I stood at the door, chuckling to myself about his strange behavior, then asked him, "How come you looked over your shoulder at me like that twice? You look like you are worried about my presence but there is no way I could hurt you."

He laughed and said, "I looked twice because I think you are kind of cute."

I lauged too and said thanks and left. I told the story to my friend L this morning on the car ride to school (it's so nice to carpool :) and she said, "It's like a glimpse into someone else's mind."

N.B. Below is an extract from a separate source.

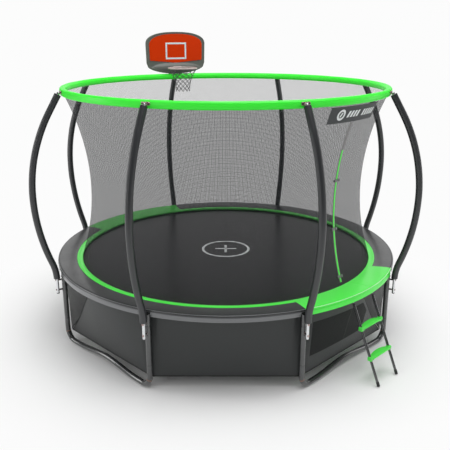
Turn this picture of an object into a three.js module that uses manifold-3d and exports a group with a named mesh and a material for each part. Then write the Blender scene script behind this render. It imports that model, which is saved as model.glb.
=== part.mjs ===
// Round garden trampoline, 3.66 m across the frame, with a bowed-pole safety
// enclosure, a ladder and a small basketball backboard.
// Millimetres, +Z up. The origin is on the floor, under the middle of the mat.
// Azimuths are degrees from the front (-Y), growing towards +X.

import * as THREE from 'three';
import { mergeVertices } from 'three/addons/utils/BufferGeometryUtils.js';
import Module from 'manifold-3d';

const wasm = await Module();
wasm.setup();

// ---------------------------------------------------------------- dimensions

const seatGap = 0.3;             // between faces that touch
const facetCount = 48;           // sides of every full ring, a flat on each pole
const legCount = 8;
const tubeSides = 8;

const frameRadius = 1831;        // centre line of the top rail
const frameHeight = 785;
const railDiameter = 42;
const railStepsPerQuarter = 24;

const legDiameter = 54;
const legSides = 10;
const socketLength = 130;        // welded socket from the rail's centre line, leg tube below
const socketOverlap = 6.3;       // the socket runs this far up into the rail
const baseTop = 260;             // leg tube above this, floor base below
const spigotLength = 55;
const spigotWall = 3;
const bendRadius = 115;
const floorContact = 70;         // straight run of a base on the floor
const baseRise = 45;             // lift of a base's middle

const poleDiameter = 30;
const poleStandoff = 30;         // between leg and pole
const poleFootDrop = 231;        // foot below the rail
const plugLength = 5;            // tapered plug under the foot
const plugDiameter = 18;
const poleKneeRise = 27;         // above the rail, where the upright foot bends outwards
const poleKneeReach = 83;        // bend's length above the knee
const poleBulge = 164;           // furthest bow past the foot
const poleBulgeHeight = 1605;
const poleUpperLean = 30;        // degrees from upright, above the upper arc
const foamDiameter = 66;
const foamDrop = 70;             // foam's lower end below the rail
const sleeveGap = 0.42;          // foam sleeve round its pole
const foamBelowHoop = 10;        // foam's top end, under the hoop's centre line
const poleArcSteps = 4;
const poleTopExtra = 20;         // bare tube past the foam's top end
const boltDrops = [195, 85];     // below the rail
const spacerDiameter = 17;
const boltHeadHeight = 5;
const clipWidth = 84;
const clipHeight = 30;
const clipThickness = 14;

const hoopInset = 145;           // hoop's centre line inside the rail's
const hoopHeight = 2607;
const hoopDiameter = 25;
const hoopSides = 6;
const coverWidth = 66;
const coverHeight = 75;
const coverSlit = 4;

const netPadGap = 5.8;           // between the net's foot and the pad's inner edge
const netMatGap = 3;             // the net's lower edge stops just above the mat
const netWaistHeight = 1605;
const netArcRadius = 2300;
const netStraight = 58;          // upright lowest part of the net
const netThickness = 2;
const netRows = 5;

const springRun = 185;           // from the rail to the mat's edge
const matRise = 2;               // mat's top above the rail's centre line
const matThickness = 3;
const springCount = 72;
const springDiameter = 14;
const springBandWidth = 16;

const padOverlap = 25;           // pad over the mat's edge
const padInnerRise = 24;         // above the mat
const padThickness = 21;
const padOuterRise = 44;         // above the rail's centre line
const padEdgeRound = 6;
const apronDrop = 22;
const apronThickness = 3;
const notchWidth = 90;
const notchLip = 2;              // apron left under the pad at a notch
const dentClearance = 1;         // pad dented round a ladder hook
const dentSideClearance = 4;

const skirtBottom = 120;
const skirtThickness = 3;
const skirtTipHeight = 12;       // free edge's lower end above the hem
const skirtEntryAzimuth = 21;    // free edge's top end, from the next pole
const sideSkirtInset = 1;        // degrees clear of a pole, on the side panels

const entranceAzimuth = 45;
const zipOffset = -8;            // along the net, from the entrance's middle
const zipWidth = 36;
const zipThickness = 2.4;
const zipBannerGap = 10;
const sliderRise = 83;           // above the mat
const sliderSize = [14, 8, 30];
const buckleRises = [111, 575, 1053];
const buckleHalfLength = 38;
const buckleWidth = 28;
const buckleThickness = 11;
const tongueLength = 10;
const tongueWidth = 12;
const tongueThickness = 5;
const tongueClearance = 0.5;

const bannerFrom = 32.8;
const bannerTo = 57.8;
const bannerHeight = 152;
const bannerDrop = 50;           // below the hoop's centre line
const bannerThickness = 2;

const ladderAzimuth = 45;
const ladderSpacing = 318;
const ladderTube = 26;
const ladderSpread = 354;        // foot outside the rail's centre line
const ladderTopDrop = 40;        // rails' ends below the frame's centre line
const ladderTopReach = 29;       // rail's top end, out from the frame tube
const hookClearance = 2.6;
const hookThickness = 3;
const hookWidth = 22;
const hookEndAngle = 140;
const hookFacet = 20;            // degrees a facet of the hook
const hookWeld = 12;             // hook's lap on the rail's end
const hookStraight = 4;          // level part under the hinge line
const stepHeights = [254, 520];
const stepDepth = 84;
const stepEndDepth = 42;
const stepThickness = 24;
const stepArch = 16;
const stepFullness = 0.6;        // leaf outline: lower is fuller towards the clamps
const stepTaperStart = 0.93;     // where the leaf leaves the clamp, as a share of the half span
const stepBevel = 0.7;
const stepFlank = 0.5;
const clampLength = 40;

const boardAzimuth = 202.5;
const boardHalfWidth = 393;
const boardSideRise = 160;       // heights from here on are above the hoop
const boardArchRise = 405;
const boardTopRise = 553;
const boardThickness = 30;
const boardRoundness = 2.4;      // exponent of the arched top
const boardBorder = 40;
const boardSideTuck = 0.98;      // sides draw in a little at their lower end
const boardLowerStops = [0, 0.3, 0.6, 0.85];
const boardArchSteps = 7;
const strapSpacing = 150;
const strapWidth = 30;
const strapThickness = 8;
const faceSideRise = 203;
const facePointRise = 174;
const faceThickness = 4;
const faceTopBorder = 25;
const bulgeDepth = 40;
const bulgeHalfWidth = 330;
const bulgeSides = 12;
const bulgeRows = 8;
const rimRadius = 177;
const rimTube = 16;
const rimReach = 256;            // rim's centre from the board's front
const rimPlateWidth = 110;
const rimPlateHeight = 46;
const rimPlateRise = 12;         // plate's top above the rim
const rimPlateThickness = 5;
const rimArmHeight = 10;
const rimRise = 118;
const rimSides = 22;
const rimTubeSides = 6;
const hoopNetDrop = 162;
const hoopNetAround = 10;
const hoopNetRows = 6;
const hoopNetCord = 4;
const hoopNetNarrow = 0.5;       // lower end's share of the rim's radius
const hoopNetTaper = 2.2;
const hoopNetOpen = 0.76;        // share of a diamond that is open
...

I don't wish I were male, but it must be nice to be big and strong and not have to worry about someone assaulting you. I would really like that. I would run at night as much as I wanted and only look over my shoulder to check people out, not to calculate whether or not someone was a possible threat.
* * *
On a different note, I've been getting hit on a lot lately (only by men, of course, no one reads me as gay it seems). Mostly it is incredibly flattering to get the attention. Sometimes it is not so welcome. I've been talking back more lately though when I don't like it. I think I owe this to my time spent with Eagle Eyes this summer. When guys looked at her, she would often turn and say, "What are you looking at?" I remember the first time I ever did this-- I was carrying a bunch of mist net poles on my shoulder in 100 degree heat at noon and a young male worker in a hard hat was gaping at me with his mouth completely open. I looked at him, and said sharply, "What are you looking at, never seen a woman do physical labor before?" His buddies in hard hats all laughed at him and he turned his eyes away and mumbled, "Uh nothing." I felt ten feet taller.

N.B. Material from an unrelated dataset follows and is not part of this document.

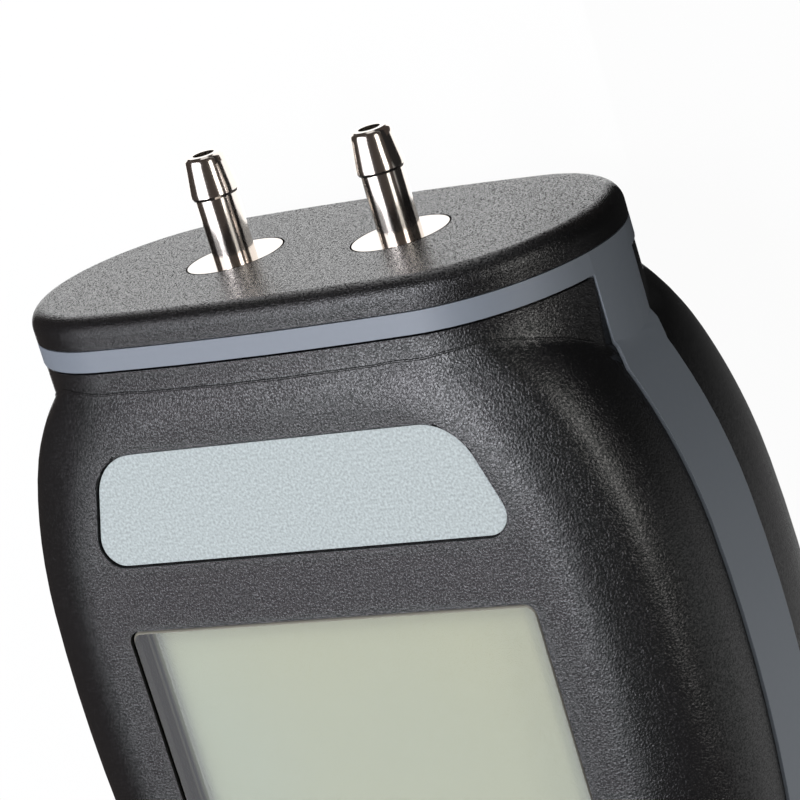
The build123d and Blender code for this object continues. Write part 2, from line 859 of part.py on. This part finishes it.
# Battery door: a flat cover with a tab at one end, a screw at the other and finger grooves
with BuildPart() as battery_door:
    with BuildSketch(Plane.XY):
        with Locations((0, door_centre_y)):
            RectangleRounded(2 * door_half_width, door_length, door_corner)
    extrude(amount=door_thickness)
    with BuildSketch(Plane.XY.offset(tab_low_z)):
        with Locations((0, at(door_start_drop - door_tab_reach / 2))):
            Rectangle(door_tab_width, door_tab_reach)
    extrude(amount=door_tab_thickness)
    with BuildSketch(Plane.XY):
        with Locations((0, at(grip_groove_drop))):
            with GridLocations(1, grip_groove_pitch, 1, grip_groove_count):
                SlotOverall(grip_groove_length, 2 * grip_groove_radius)
    extrude(amount=grip_groove_depth, mode=Mode.SUBTRACT)
    add(
        posts(
            [(0, door_screw_drop)], door_screw_head_radius + screw_clearance, 0, door_screw_head_height
        ),
        mode=Mode.SUBTRACT,
    )
    add(
        posts([(0, door_screw_drop)], door_screw_radius + screw_clearance, 0, door_thickness),
        mode=Mode.SUBTRACT,
    )
save(battery_door.part, "battery_door")


def slotted_screw(places, head_radius, head_low_z, seat_z, stem_radius, length):
    """Round-headed screws that point forwards, with a cross slot in each head."""
    with BuildPart() as group:
        add(posts(places, head_radius, head_low_z, seat_z))
        add(posts(places, stem_radius, seat_z, seat_z + length))
        slot_length = 2 * screw_slot_share * head_radius
        with BuildSketch(Plane.XY.offset(head_low_z)):
            with Locations(*spots(places)):
                Rectangle(slot_length, screw_slot_width)
                Rectangle(screw_slot_width, slot_length)
        extrude(amount=screw_slot_depth, mode=Mode.SUBTRACT)
    return group.part


save(
    slotted_screw(
        [(0, door_screw_drop)],
        door_screw_head_radius,
        0,
        door_screw_head_height,
        door_screw_radius,
        door_screw_length,
    ),
    "door_screw",
)
save(
    slotted_screw(
        case_screw_places,
        case_screw_head_radius,
        case_screw_seat_z - case_screw_head_height,
        case_screw_seat_z,
        case_screw_radius,
        case_screw_length,
    ),
    "case_screws",
)
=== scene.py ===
# Looks of a hand-held differential pressure meter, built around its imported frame. Metres.
import json
import math

import bmesh
import bpy
from mathutils import Matrix, Vector


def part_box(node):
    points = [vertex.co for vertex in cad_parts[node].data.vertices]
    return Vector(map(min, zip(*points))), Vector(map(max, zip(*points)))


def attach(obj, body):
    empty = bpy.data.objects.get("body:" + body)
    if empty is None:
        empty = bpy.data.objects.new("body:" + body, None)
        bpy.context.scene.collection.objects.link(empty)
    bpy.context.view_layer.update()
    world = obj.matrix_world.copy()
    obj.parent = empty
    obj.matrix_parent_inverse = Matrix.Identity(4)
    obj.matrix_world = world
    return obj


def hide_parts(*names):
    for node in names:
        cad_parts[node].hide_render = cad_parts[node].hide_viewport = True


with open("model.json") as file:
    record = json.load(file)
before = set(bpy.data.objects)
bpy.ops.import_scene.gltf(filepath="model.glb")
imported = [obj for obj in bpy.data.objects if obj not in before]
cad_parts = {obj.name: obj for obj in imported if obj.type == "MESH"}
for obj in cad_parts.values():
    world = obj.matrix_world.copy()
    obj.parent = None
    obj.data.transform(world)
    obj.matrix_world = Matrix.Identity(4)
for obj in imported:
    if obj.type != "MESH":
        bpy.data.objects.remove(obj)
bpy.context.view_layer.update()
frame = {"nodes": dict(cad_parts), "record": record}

MM = 0.001
record = frame["record"]
cad = frame["nodes"]
body_of_node = {}
for body_name, members in record["behaviour"]["bodies"].items():
    for member in members:
        body_of_node[member] = body_name
slot_of_node = {entry["node"]: entry["material_slot"] for entry in record["subparts"]}


def linear(hex_colour):
    """An sRGB colour written as hex, as the linear colour that a shader takes."""
    channels = []
    for start in (1, 3, 5):
        value = int(hex_colour[start:start + 2], 16) / 255
        channels.append(value / 12.92 if value <= 0.04045 else ((value + 0.055) / 1.055) ** 2.4)
    return (*channels, 1.0)


def add(tree, kind, values=None, links=None, **settings):
    """One node with its settings, its socket values and its incoming links."""
    node = tree.nodes.new("ShaderNode" + kind)
    for name, setting in settings.items():
        setattr(node, name, setting)
    for socket, value in (values or {}).items():
        node.inputs[socket].default_value = value
    for socket, source in (links or {}).items():
        tree.links.new(source, node.inputs[socket])
    return node


def new_material(name):
    """An empty material and its node tree."""
    material = bpy.data.materials.new(name)
    material.use_nodes = True
    material.node_tree.nodes.clear()
    return material, material.node_tree


def grained_plastic(name, colour, roughness, grain_mm, depth_mm, pits, gloss, up_pit_shade):
    """Moulded plastic whose tool was etched with a leather grain: painted glints and pit shade.

    pits is the range of noise heights from the pits' floor to the pebbles' tops, gloss the
    specular level of the two: low in the pits as painted shade, high on the tops as a painted
    glint. The last argument is that of the pits where the surface faces the ports' way, along
    Y, where their painted shade can be darker still.
    """
    material, tree = new_material(name)
    place = add(tree, "TexCoord").outputs["Object"]
    pebbles = add(
        tree,
        "TexNoise",
        {"Scale": 1 / (grain_mm * MM), "Detail": 1.5, "Roughness": 0.6, "Distortion": 0.6},
        {"Vector": place},
    )
    bump = add(
        tree, "Bump", {"Strength": 1.0, "Distance": depth_mm * MM}, {"Height": pebbles.outputs[0]}
    )
    facing = add(tree, "SeparateXYZ", {}, {0: add(tree, "TexCoord").outputs["Normal"]})
    # Painted shade: the pits on faces towards the ports' way, along Y, get a specular level of
    # their own
    pit_shade_gloss = add(
        tree,
        "MapRange",
        {"From Min": 0.5, "From Max": 0.9, "To Min": gloss[0], "To Max": up_pit_shade},
        {"Value": facing.outputs["Y"]},
    )
    # Painted glint and painted shade: the specular level follows the grain, high on the tops, low
    # in the pits
    tops = add(
        tree,
        "MapRange",
        {"From Min": pits[0], "From Max": pits[1], "To Max": gloss[1]},
        {"Value": pebbles.outputs[0], "To Min": pit_shade_gloss.outputs[0]},
    )
    shader = add(
        tree,
        "BsdfPrincipled",
        {"Base Color": linear(colour), "IOR": 1.5, "Roughness": roughness},
        {"Specular IOR Level": tops.outputs[0], "Normal": bump.outputs[0]},
    )
    add(tree, "OutputMaterial", {}, {"Surface": shader.outputs[0]})
    return material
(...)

The other day, this guy at the light rail station was looking at me very lasciviously without trying to disguise it and said something really crude about me being edible and I flipped him off. The minute I did it I regretted it because escalating a situation is rarely a good idea and for a minute I thought he was going to jump me. But I put some distance between us and stood my ground. When I got on the train, luckily he didn't follow.

The only way I can explain all the new attention is that I am really happy with my life, happy to be back near my friends, loving being in school, excited about my future and that people sense that. And the confidence, which causes me to speak my mind, often with humorous results.

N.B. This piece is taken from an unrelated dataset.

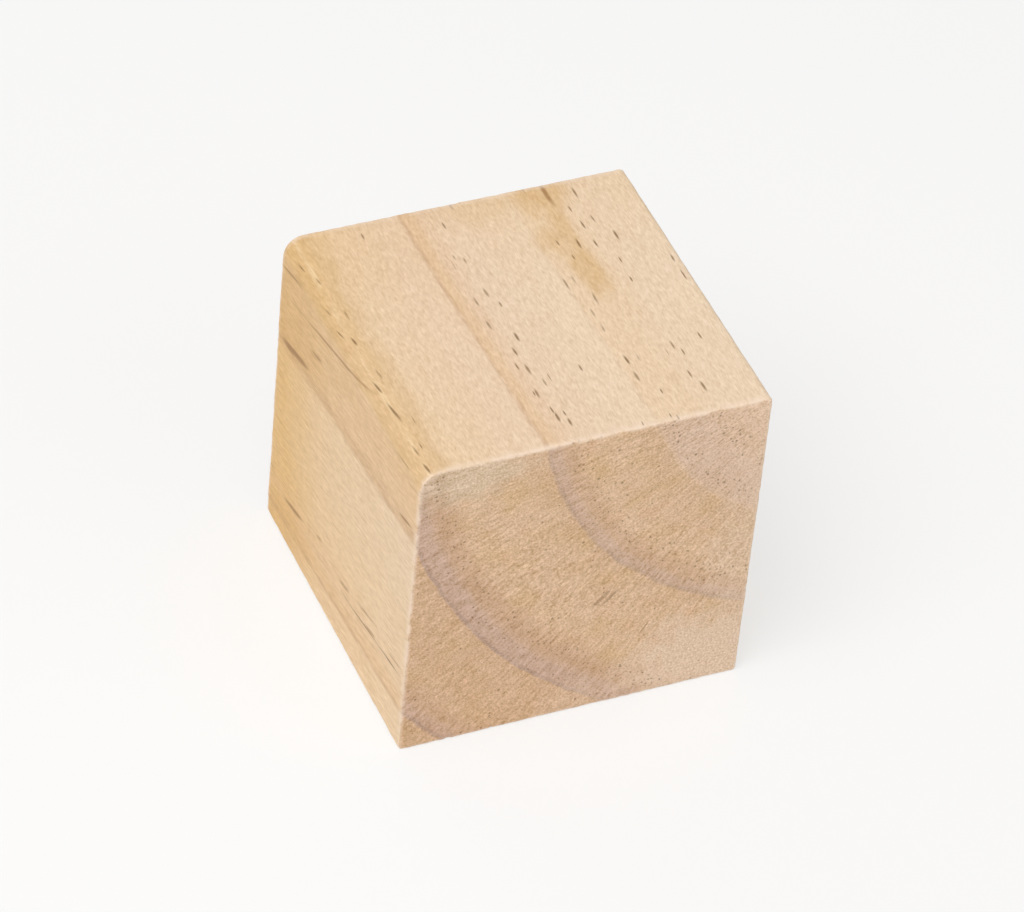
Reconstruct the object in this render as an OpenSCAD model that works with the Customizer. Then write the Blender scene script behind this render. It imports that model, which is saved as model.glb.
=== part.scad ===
// Wooden craft cube, one solid block of softwood.
// The grain runs along Y, so the two Y ends are sawn end grain and the other
// four faces are planed long grain. The block stands on its Z = 0 face, and
// the origin is the middle of that face.

/* [Block] */
// Size across the grain, from the left face to the right face
width = 50; // [20:1:100]
// Size along the grain, from one sawn end to the other
length = 50; // [20:1:100]
// Size from the base to the top face
height = 50; // [20:1:100]

/* [Long edges] */
// Radius of the long edge between the top and the left face, the rounded one
top_left_r = 3; // [1:0.1:8]
// Radius of the long edge between the top and the right face
top_right_r = 0.8; // [0.5:0.1:8]
// Radius of the long edge between the base and the left face
base_left_r = 0.8; // [0.5:0.1:8]
// Radius of the long edge between the base and the right face
base_right_r = 0.6; // [0.5:0.1:8]

/* [Sawn ends] */
// Radius that a light sanding leaves on the edges round each sawn end
end_r = 0.4; // [0.1:0.1:0.5]

/* [Colour] */
// Colour of the bare planed wood
wood_colour = "#e8cda6"; // [#e8cda6:Pine, #f0dfc2:Spruce, #dcb78c:Larch]

/* [Smoothness] */
// Facets in a full circle when the block is previewed
$fn = 96; // [24:4:192]

/* [Hidden] */

// The four sides and long edges, counted round the grain from the right face:
// right, top, left and base. Edge k is where side k meets the next side.
SIDES = [0 : 3];
reach = [width / 2, height / 2, width / 2, height / 2];
edge_r = [top_right_r, top_left_r, base_left_r, base_right_r];

// Side before side k, going round
function before(k) = (k + 3) % 4;

// Side after side k, going round
function after(k) = (k + 1) % 4;

// A strip as long as the block, from the grain's centre line outwards to
// depth. Its two outer corners carry the easing of the sawn ends.
module eased_strip(depth) {
    half = length / 2;
    translate([0, -half])
        square([depth - end_r, length]);
    translate([0, end_r - half])
        square([depth, length - 2 * end_r]);
    for (end = [0, 1])
        mirror([0, end])
            translate([depth - end_r, half - end_r])
                intersection() {
                    circle(r = end_r);
                    square(end_r);
                }
}

// The flat stretch of side k, between its two long edges
module side_slab(k) {
    low = edge_r[before(k)] - reach[before(k)];
    high = reach[after(k)] - edge_r[k];
    translate([0, high, 0])
        rotate([90, 0, 0])
            linear_extrude(height = high - low)
                eased_strip(reach[k]);
}

// Long edge k as a quarter of a turned post, whose rims blend the rounded
// edge into the eased sawn ends
module long_edge(k) {
    translate([reach[k] - edge_r[k], reach[after(k)] - edge_r[k], 0])
        rotate_extrude(angle = 90)
            eased_strip(edge_r[k]);
}

// The block, built round the grain with the grain upright and then laid down
module wooden_cube() {
    color(wood_colour)
        translate([0, 0, height / 2])
            rotate([90, 0, 0])
                for (k = SIDES)
                    rotate([0, 0, 90 * k]) {
                        side_slab(k);
                        long_edge(k);
                    }
}

wooden_cube();
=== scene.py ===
import math

import bpy
from mathutils import Euler, Matrix, Vector


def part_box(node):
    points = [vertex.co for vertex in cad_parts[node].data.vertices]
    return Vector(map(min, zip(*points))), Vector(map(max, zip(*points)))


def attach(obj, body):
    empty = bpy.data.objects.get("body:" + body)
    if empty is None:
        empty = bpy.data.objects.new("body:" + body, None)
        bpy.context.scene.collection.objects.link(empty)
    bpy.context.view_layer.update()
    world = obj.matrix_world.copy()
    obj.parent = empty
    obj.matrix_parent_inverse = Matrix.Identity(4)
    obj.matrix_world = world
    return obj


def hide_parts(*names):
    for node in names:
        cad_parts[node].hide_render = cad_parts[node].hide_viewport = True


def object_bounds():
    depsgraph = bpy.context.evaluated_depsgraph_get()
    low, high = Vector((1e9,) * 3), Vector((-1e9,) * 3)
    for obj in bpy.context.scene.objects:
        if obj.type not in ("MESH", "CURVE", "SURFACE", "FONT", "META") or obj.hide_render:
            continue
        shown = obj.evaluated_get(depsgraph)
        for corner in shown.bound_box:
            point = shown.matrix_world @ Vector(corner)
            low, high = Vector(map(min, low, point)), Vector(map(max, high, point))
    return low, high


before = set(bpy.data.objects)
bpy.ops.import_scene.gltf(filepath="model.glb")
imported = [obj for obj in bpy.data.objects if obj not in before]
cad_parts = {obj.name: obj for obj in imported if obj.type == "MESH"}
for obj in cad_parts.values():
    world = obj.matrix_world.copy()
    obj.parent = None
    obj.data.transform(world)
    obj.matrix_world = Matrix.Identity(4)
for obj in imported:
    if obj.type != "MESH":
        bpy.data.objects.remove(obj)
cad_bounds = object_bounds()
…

Wednesday, October 1, 2008

I Have Been Looking Forward To This Weekend Since August.... Nearly There

Ever since I noticed that Edie Carey was playing in San Francisco and that it coincided with the deadline for my applications, I have been looking forward to this weekend as an endpoint of sorts and also a reward. The light at the end of the tunnel. Something fun to keep me motivated in the bleak days of application drudgery.

Today I took the last of my three midterms. The weekend is around the corner. I'm excited, but also exhausted.

Here's my jam packed schedule:

Friday: Leave genetics section around 1:30. Head home for a swim. Then to San Francisco. Hit the SF MOMA to see the Chinese modern art exhibit. Picnic dinner in Dolores park. Edie Carey at Dolores Park Cafe.

Saturday: 7:30 am meet in Campbell for a birding trip to Stinson beach, Bolinas lagoon and Hawk hill (all in Marin). Saturday night possible release at wildlife center.

Sunday: Volunteer at private fundraising event for Wildlife Conservation Network in Los Altos.

Work is desperate for me to pick up a Friday and Saturday night shift but I don't see how I can fit it in. I have to sleep sometime. And I am going to have fun before it is back to the grindstone. (Not that I didn't have fun last weekend swimming every night, running into LaMexicana at the pool, and doing dinner with T, but it was a more subdued weekend than this one promises to be).